The Trikon Deception by Ben Bova & Bill Pogue. Part eight

As he passed the logistics module, he heard a hissing sound from within. Thinking it might be a gas leak, Jaeckle decided to investigate. It took a moment of peering down aisles formed by canisters and cylinders to find the source of the noise. It was not a gas leak. Lance Muncie floated in the fetal position, his hands cradling something that resembled a bouquet of yellow paper flowers. All around him, smaller bits of yellow tatters danced in eddies of air.

“She loves me, she loves me not. She loves me, she loves me not.” Lance was whispering harshly, a sibilant, strangling murmur hissing from between his teeth.

Jaeckle edged backwards. The sight of Muncie was terrifying. The man was totally insane. He wanted to get away as quickly and as quietly as possible.

Lance suddenly paused in his counting.

“I’m okay, I’m okay, I’m okay,” he whispered to himself. Then he attacked another paper flower. “He lives, he dies. He lives, he dies. He lives, he dies.”

Jaeckle’s knee banged against an empty cylinder; the clang echoed like a church bell. Muncie jerked upright. His eyes lit on Jaeckle and his face broke out in a maniacal grin.

“Speak of the devil,” he said.

The words turned Jaeckle’s bones to ice. His heart froze in his chest. Jaeckle spun and dove into the tunnel. He reached his compartment before he realized that his heart was thumping so hard he feared it would burst his rib cage.

Even with things falling apart around him, Dan Tighe stubbornly refused to abandon established station procedure. After learning from Freddy that O’Donnell had been installed in the observatory, he ensconced himself in the command and control center and in his patient, painstaking manner, checked and rechecked every system within the station’s operation—life support, station attitude, orbital configuration, fuel supply, and waste management. The atmospheric replenishment system would be low on oxygen in a few hours. Dan left a message for Freddy to replace the expended tank. As he completed his recheck, he sensed a presence. Lorraine Renoir hovered a few feet from him, holding two squeeze bottles of coffee.

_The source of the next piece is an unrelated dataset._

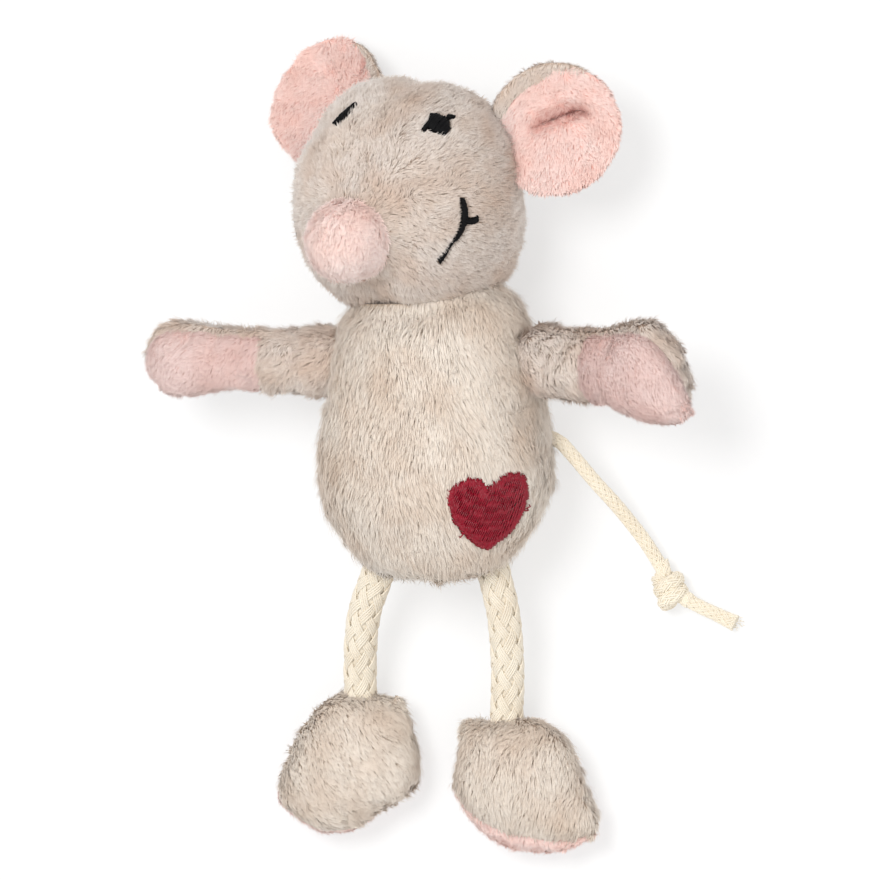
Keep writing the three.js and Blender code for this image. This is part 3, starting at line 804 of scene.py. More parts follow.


# %% [markdown]
# ## Plush pile
#
# Pile is thousands of fine fibres knitted into the backing, and handling gathers them into small locks
# that lie one way. Hair particles would be the quick way, but they can't be measured or printed, so each
# lock of fibres is a thin bent blade here. A blade leaves the backing steeply and lies over along the
# nap. Neighbours lean together, and a slow ripple turns the nap a little from place to place, which
# gives the partings that the real plush shows.
#
# Each blade keeps two numbers in a map: how light it is, and how far from its root a point lies. The
# material reads its colour from them.

# %% Grow pile on a panel
STRAND_MAP = "OFBake"
RING = np.array(((-0.5, 0.0), (0.0, 0.28), (0.5, 0.0)))  # a blade's section, across and up, by its width
SOFTNESS = 0.9  # how far a blade is lit like the whole surface rather than like a blade
ROOT_UNDER = 0.15  # how far a blade starts under the backing's surface
LENGTH_CHANGE = 0.22  # how much the pile's length changes from place to place, and how much its rise does
RISE_CHANGE = 0.3
RISE_SPREAD = 5  # degrees, from blade to blade
FUZZ_RISE = 20  # a stray fibre stands up by so much more, and is longer, thinner and lighter
FUZZ_LENGTH = 1.3
FUZZ_WIDTH = 0.7
FUZZ_LIGHT = 0.25
PLACE_LIGHT = 0.17  # how much the lightness changes from place to place, from lock to lock and so on
LOCK_LIGHT = 0.10
BLADE_LIGHT = 0.06
HALO_SHEEN = 0.4  # how much lighter the pile is beside stitches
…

He started to reach for one of them. “Thanks, Lorraine.” She pulled back slightly. “I hate to do it, Dan, but I’ve got to get a blood pressure reading on you.”

Tighe felt his shoulders sag. “Now?”

“Sooner or later.”

“Okay,” he said. “Let’s get it over with.”

She still withheld the coffee. “Afterward. Caffeine raises the pressure.”

“What the hell doesn’t?” Dan grumbled. He kicked free of the anchoring loops and followed her the length of the command module to her infirmary.

Lorraine quickly and efficiently wrapped the cuff around his left arm and took a reading. She glanced up into his eyes.

“Let’s try the other arm.”

“That bad, huh?” Somehow Dan didn’t care. Almost. As the doctor inflated the cuff again he told himself, Let them take the station away from me; it’ll be a relief. But he knew he did not truly believe that.

Lorraine smiled at him. “I don’t understand it.”

“What?”

Her smile widened. “Your pressure is down into the normal range.”

“You’re sure?” Dan blurted.

“High normal, but normal.”

“I’ll be damned.” – “Let me try another reading.”

She puffed up the cuff once again and stared at the numbers. “I think you thrive on trouble, Dan.” She seemed delighted. “Or perhaps responsibility.”

“It’s really down?”

“Really.”

He grinned back at her. “Can I have my coffee now?”

They sipped and talked, and even though the conversation eventually turned to O’Donnell, Dan felt a quiet ease settling gently over them. My pressure’s down! He marveled at the news. Lorraine wouldn’t fake the readings, he knew. But she sure seemed happy about it.

For more than an hour they traded information they had gleaned from their independent conversations with O’Donnell. The twelve-year gap in his biography slowly shrank. But when it reached the three years starting in 1995 it would close no more.

“Maybe Weiss knew something about O’Donnell that O’Donnell didn’t want anyone else to know,” said Lorraine.

Dan’s eyes focused on infinity for a long moment. “Maybe.”

“You looked troubled, Dan. Is it because he’s your friend?”